The thing about this political climate is that national popularity or unpopularity means little. For the Senate, the popularity or unpopularity of Trump within that state is what counts.
Thinking that a catastrophe is unlikely is what set up the failures in Congressional elections of the past four cycles. But I would also work to be able to extend the map and put pressure on the GOP incumbents.
The difficulty is fighting incumbents with deep pockets at their disposal without losing credibility by being indebted to those deep pockets who might want to use you or who are straddling their support to get a winner.
If you mean blue dogs I dont think that is going to work
(Cross-posted from the corresponding Washington Monthly posting.)
The Republican Party has finally purified itself into a conservative party, where conservatism means, first and foremost, sadism, and consequently unaccountability and dishonesty.
“We’re not sadists” gets no traction.
“We don’t lie” gets no traction.
“It’s the unaccountability, stupid” might get some traction. It certainly hasn’t been tried. If the game is to establish a contrast, it is the only way to go. And I do not think there can be any other game.
I love Booman. He’s my favorite blogger.
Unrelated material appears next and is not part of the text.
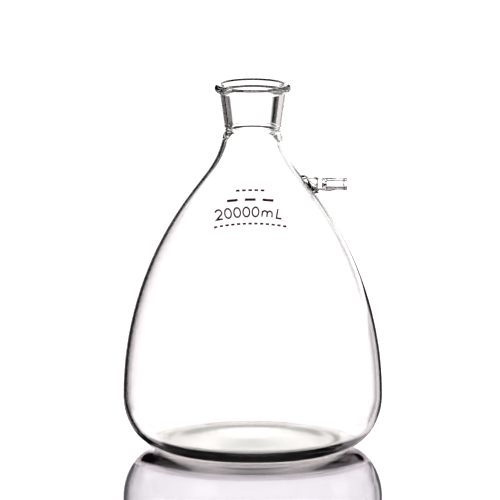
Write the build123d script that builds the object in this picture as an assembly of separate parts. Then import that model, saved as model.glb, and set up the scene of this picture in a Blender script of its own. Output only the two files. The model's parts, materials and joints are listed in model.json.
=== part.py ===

But while things suck, thry’re not as hopeless as Booman makes it out to be.
Keep in mind Booman has not been all that accurate with his prognostications.. He’s written several time in the past on on how the Republicans could not win the Presidency any longer. Or how there was no Republican wave and the Democrats would hold the Senate. Or how Hillary would win. I believe one post was titled “This is what a landslide looks like”.
My point isn’t to shit on Booman. He’s great, and more often than not spot on. I’m simply saying no one knows what the hell is going to happen in the future and it most like likely is not nearly as bleak as it seems.
Think of election night 2004. A second term for Bush, with control of the house and senate. Could anyone have predicted that four years later we would have the presidency, the house, the senate, the majority of governorships, a black President named Barack, and soon after marriage equality, and health reform.
Yeah, things suck. But don’t go putting your head in an oven. Things have a way of not turning out as expected.